TASK INPUT:
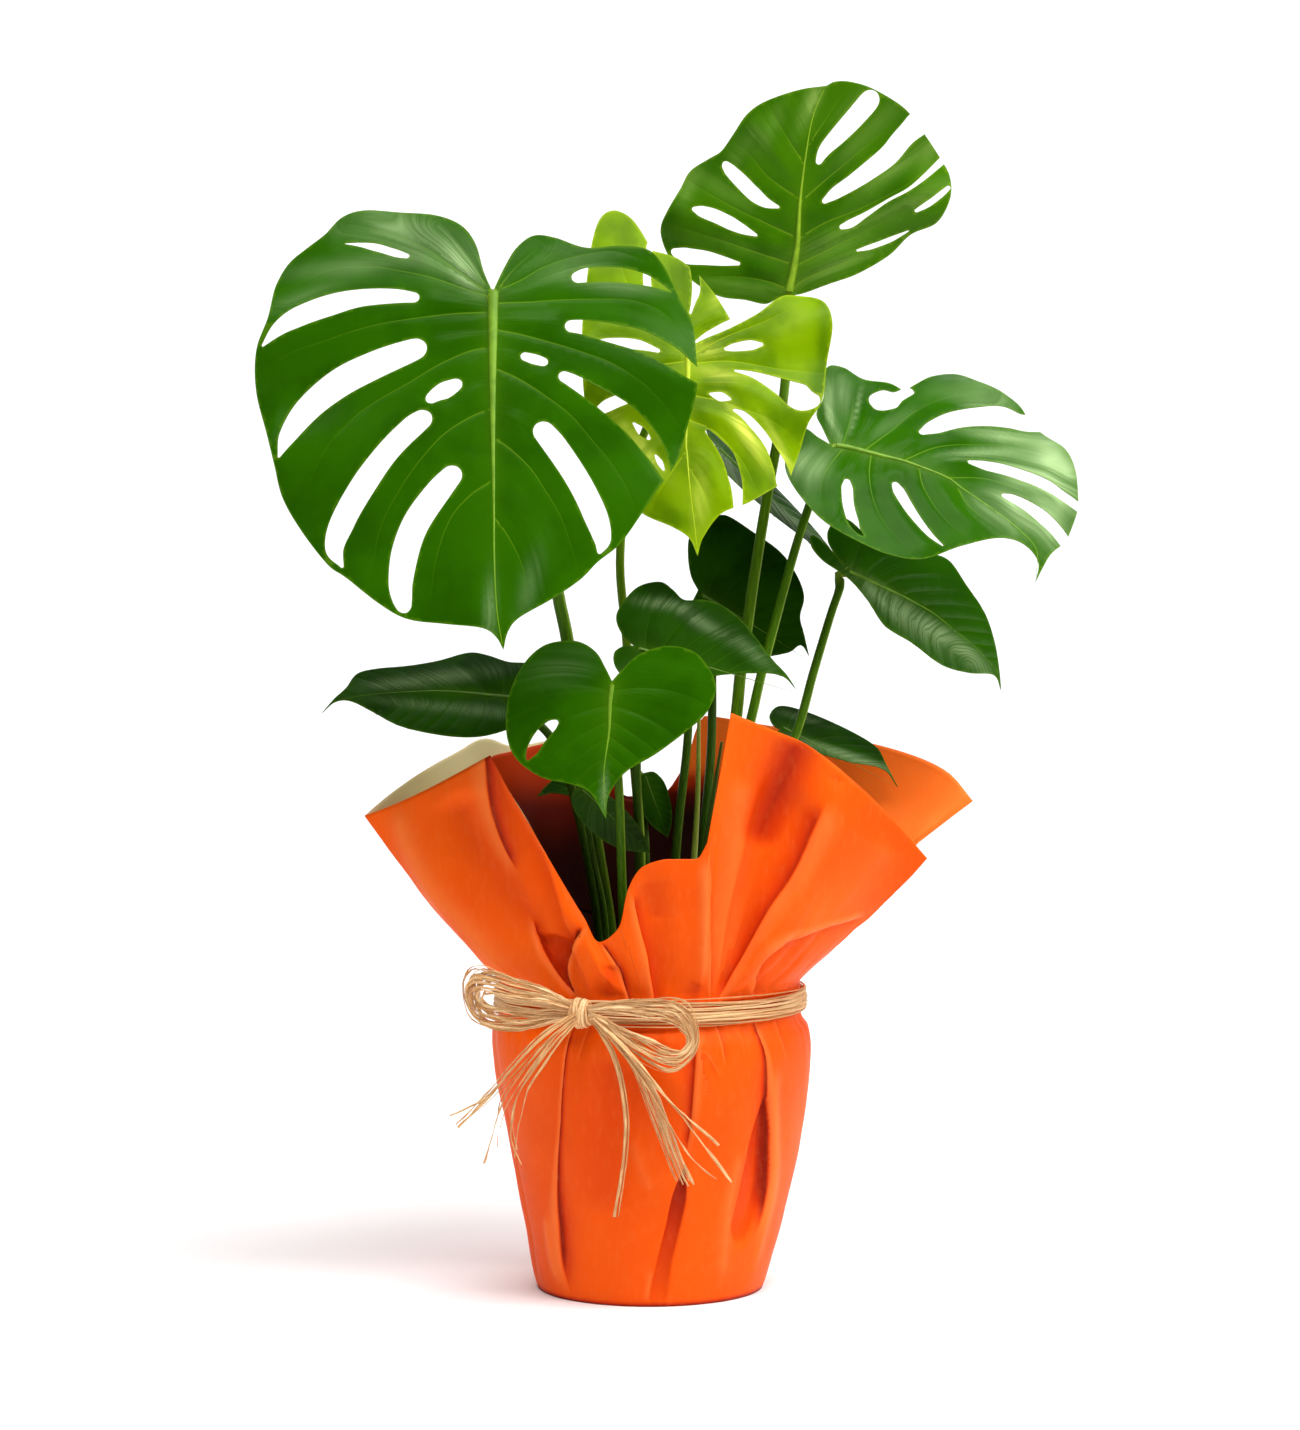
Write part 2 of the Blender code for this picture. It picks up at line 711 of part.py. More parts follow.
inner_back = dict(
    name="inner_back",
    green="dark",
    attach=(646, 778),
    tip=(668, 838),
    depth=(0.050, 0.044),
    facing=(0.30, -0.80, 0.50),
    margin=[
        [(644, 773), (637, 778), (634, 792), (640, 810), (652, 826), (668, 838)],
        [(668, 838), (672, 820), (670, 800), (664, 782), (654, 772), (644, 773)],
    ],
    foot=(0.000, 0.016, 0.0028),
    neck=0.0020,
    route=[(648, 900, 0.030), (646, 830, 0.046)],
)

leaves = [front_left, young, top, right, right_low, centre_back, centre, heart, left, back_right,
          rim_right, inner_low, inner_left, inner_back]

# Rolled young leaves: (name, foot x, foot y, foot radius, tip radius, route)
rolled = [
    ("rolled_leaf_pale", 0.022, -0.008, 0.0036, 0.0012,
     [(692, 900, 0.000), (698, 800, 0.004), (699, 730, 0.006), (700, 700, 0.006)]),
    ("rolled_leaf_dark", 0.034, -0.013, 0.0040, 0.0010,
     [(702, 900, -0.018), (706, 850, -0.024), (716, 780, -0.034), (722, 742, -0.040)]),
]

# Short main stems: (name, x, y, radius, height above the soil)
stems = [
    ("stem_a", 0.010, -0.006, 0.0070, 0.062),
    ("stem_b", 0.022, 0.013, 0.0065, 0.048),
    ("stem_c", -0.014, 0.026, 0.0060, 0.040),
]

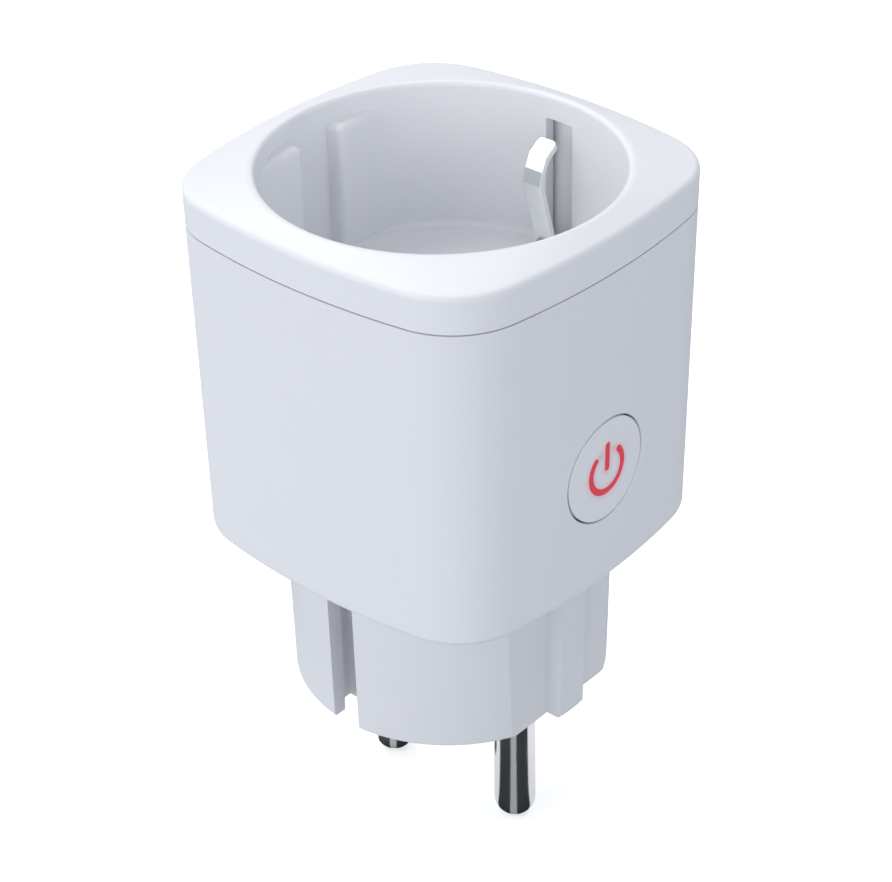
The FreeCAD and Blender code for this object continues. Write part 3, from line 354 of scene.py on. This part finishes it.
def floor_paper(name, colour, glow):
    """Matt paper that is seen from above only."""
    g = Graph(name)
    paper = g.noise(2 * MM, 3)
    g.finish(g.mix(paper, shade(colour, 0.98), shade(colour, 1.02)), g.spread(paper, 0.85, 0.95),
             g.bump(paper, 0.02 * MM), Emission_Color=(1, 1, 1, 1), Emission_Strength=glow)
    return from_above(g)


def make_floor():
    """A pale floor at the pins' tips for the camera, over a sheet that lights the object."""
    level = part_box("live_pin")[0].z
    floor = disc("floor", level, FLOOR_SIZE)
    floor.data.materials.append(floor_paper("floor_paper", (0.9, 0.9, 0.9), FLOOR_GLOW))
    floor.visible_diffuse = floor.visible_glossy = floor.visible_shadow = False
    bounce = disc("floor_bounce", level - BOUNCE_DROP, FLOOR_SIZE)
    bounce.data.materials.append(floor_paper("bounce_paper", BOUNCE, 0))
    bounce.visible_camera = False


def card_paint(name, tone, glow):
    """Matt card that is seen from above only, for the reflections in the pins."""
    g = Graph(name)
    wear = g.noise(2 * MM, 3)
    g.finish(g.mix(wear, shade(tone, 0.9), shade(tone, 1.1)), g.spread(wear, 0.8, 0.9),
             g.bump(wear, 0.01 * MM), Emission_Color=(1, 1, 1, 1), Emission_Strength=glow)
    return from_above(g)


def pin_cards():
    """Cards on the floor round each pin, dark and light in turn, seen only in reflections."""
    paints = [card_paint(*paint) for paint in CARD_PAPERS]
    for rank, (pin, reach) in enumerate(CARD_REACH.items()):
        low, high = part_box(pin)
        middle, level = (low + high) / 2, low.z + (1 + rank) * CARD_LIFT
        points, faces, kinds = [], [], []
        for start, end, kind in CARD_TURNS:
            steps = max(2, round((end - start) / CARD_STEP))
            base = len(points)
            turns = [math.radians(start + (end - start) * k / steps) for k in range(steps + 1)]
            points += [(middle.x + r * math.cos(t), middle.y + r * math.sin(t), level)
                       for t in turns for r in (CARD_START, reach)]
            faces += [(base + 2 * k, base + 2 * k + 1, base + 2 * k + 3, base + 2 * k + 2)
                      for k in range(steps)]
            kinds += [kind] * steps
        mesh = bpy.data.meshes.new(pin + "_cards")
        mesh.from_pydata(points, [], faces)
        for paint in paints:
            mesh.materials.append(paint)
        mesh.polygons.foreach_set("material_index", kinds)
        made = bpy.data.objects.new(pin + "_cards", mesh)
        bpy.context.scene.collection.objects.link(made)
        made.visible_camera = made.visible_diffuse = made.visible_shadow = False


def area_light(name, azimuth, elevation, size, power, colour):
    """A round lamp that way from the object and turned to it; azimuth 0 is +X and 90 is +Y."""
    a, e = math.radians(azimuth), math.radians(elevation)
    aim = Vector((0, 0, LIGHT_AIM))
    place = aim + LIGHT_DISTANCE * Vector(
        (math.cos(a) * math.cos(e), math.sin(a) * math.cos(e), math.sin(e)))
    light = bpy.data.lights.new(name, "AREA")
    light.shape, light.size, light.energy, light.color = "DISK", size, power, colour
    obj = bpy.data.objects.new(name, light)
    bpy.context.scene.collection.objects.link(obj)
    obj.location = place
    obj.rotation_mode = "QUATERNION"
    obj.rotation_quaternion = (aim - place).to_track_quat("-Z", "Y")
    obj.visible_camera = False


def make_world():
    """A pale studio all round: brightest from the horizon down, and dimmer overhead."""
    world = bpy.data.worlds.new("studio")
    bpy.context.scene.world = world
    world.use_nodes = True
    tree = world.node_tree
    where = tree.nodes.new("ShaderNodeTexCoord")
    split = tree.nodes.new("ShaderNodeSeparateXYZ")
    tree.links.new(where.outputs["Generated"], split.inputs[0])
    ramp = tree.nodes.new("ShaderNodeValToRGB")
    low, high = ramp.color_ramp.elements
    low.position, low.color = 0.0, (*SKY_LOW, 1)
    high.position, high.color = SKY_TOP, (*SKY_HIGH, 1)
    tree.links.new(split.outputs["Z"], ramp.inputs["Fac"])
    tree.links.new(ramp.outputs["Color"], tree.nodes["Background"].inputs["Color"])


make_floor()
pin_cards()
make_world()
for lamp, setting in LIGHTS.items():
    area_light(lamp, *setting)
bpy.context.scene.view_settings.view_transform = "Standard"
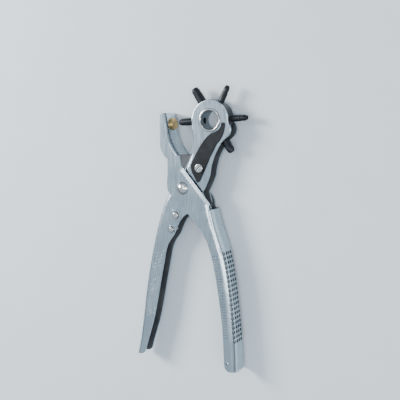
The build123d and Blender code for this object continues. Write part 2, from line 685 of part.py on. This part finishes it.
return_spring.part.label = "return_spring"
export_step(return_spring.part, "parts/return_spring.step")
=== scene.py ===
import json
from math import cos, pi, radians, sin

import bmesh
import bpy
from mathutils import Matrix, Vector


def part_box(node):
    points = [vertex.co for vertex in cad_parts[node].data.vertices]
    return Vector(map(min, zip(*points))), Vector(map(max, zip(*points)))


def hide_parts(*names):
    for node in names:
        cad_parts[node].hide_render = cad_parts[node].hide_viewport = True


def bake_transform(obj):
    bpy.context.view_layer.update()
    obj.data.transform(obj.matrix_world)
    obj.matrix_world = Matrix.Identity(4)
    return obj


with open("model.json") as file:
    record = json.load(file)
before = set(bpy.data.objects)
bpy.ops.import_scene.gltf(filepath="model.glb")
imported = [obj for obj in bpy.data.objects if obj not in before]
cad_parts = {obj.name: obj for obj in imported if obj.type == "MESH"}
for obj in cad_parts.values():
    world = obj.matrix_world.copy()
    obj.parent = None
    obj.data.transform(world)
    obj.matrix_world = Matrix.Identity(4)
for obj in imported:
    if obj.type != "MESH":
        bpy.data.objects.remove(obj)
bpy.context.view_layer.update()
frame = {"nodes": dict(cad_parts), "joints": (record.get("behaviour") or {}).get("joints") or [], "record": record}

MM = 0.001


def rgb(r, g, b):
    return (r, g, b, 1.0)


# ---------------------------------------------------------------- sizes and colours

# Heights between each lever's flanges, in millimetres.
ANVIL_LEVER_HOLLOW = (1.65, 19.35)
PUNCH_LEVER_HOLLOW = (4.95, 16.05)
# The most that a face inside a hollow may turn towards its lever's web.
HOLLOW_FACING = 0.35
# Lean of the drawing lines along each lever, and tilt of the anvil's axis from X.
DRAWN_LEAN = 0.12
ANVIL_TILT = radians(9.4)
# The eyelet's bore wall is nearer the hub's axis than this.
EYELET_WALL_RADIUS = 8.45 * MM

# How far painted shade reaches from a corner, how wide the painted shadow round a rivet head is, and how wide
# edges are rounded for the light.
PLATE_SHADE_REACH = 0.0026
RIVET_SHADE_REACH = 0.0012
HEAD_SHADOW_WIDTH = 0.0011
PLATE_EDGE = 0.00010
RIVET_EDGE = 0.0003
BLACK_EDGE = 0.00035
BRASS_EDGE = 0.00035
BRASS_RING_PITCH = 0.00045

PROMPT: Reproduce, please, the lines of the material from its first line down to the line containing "rim_right, inner_low, inner_left, inner_back]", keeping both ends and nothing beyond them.

SOLVED PROBLEM:
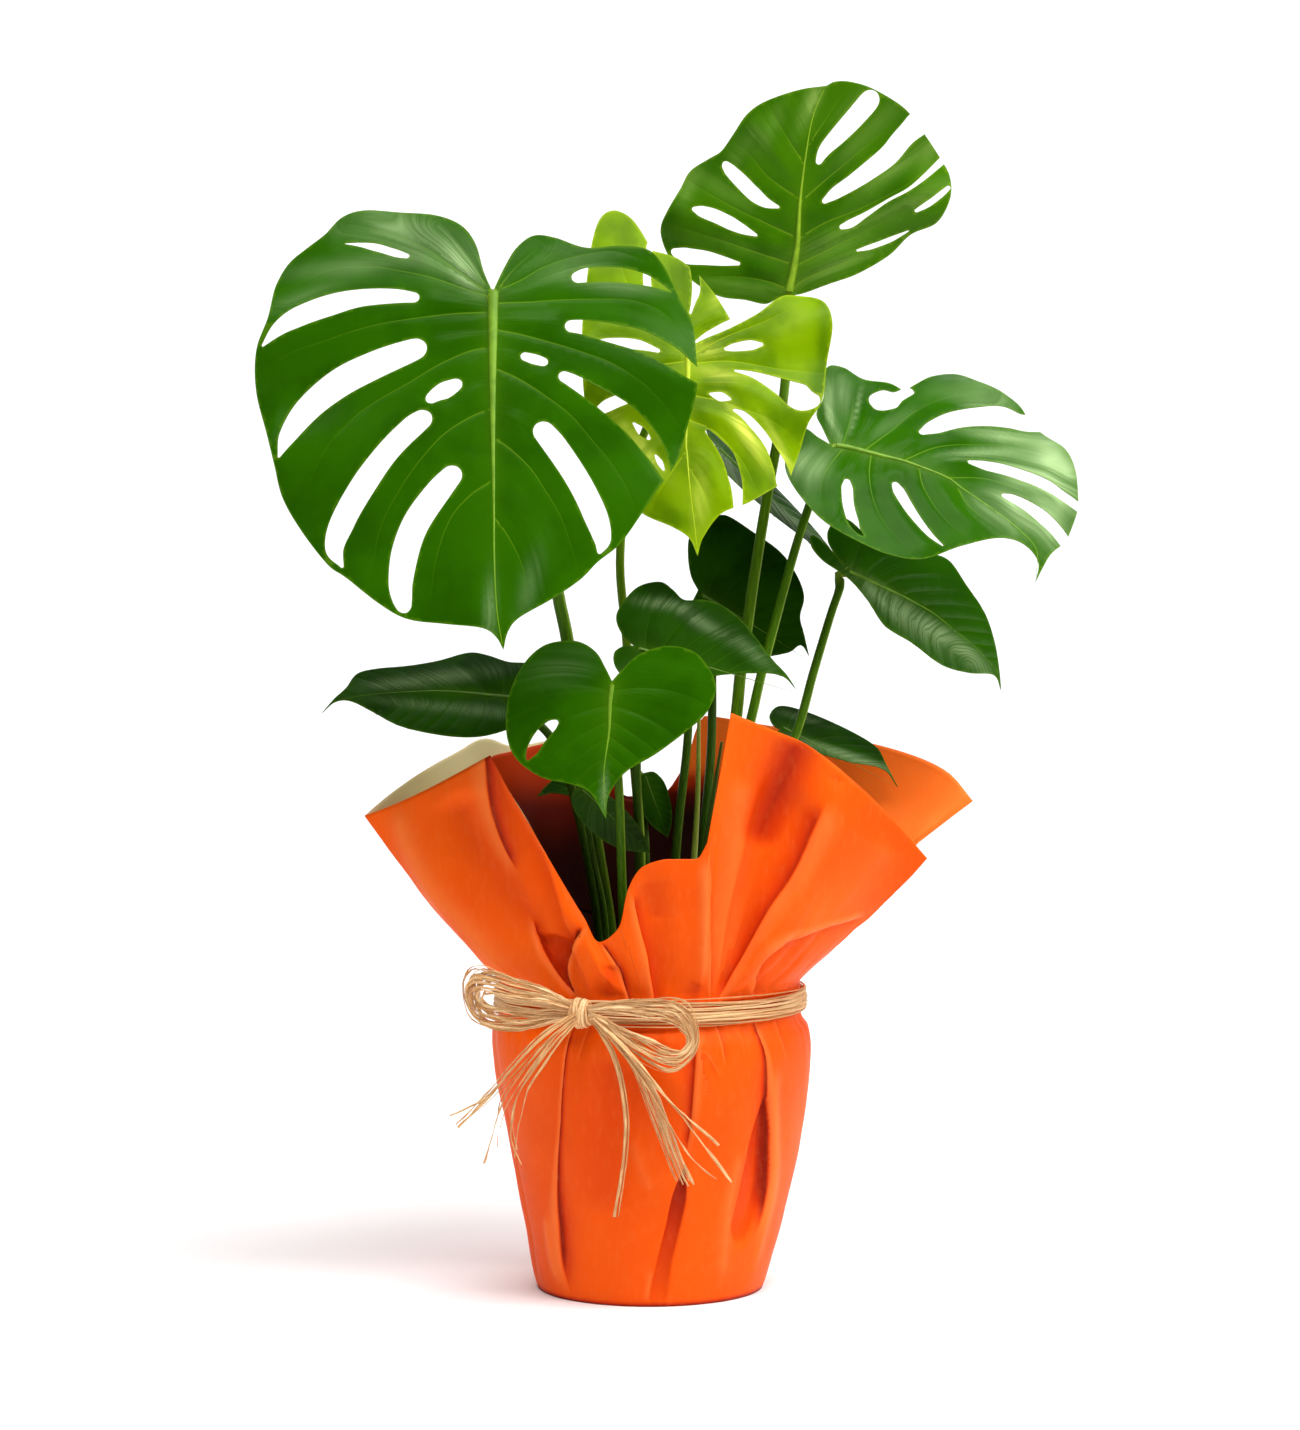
Write part 2 of the Blender code for this picture. It picks up at line 711 of part.py. More parts follow.
inner_back = dict(
    name="inner_back",
    green="dark",
    attach=(646, 778),
    tip=(668, 838),
    depth=(0.050, 0.044),
    facing=(0.30, -0.80, 0.50),
    margin=[
        [(644, 773), (637, 778), (634, 792), (640, 810), (652, 826), (668, 838)],
        [(668, 838), (672, 820), (670, 800), (664, 782), (654, 772), (644, 773)],
    ],
    foot=(0.000, 0.016, 0.0028),
    neck=0.0020,
    route=[(648, 900, 0.030), (646, 830, 0.046)],
)

leaves = [front_left, young, top, right, right_low, centre_back, centre, heart, left, back_right,
          rim_right, inner_low, inner_left, inner_back]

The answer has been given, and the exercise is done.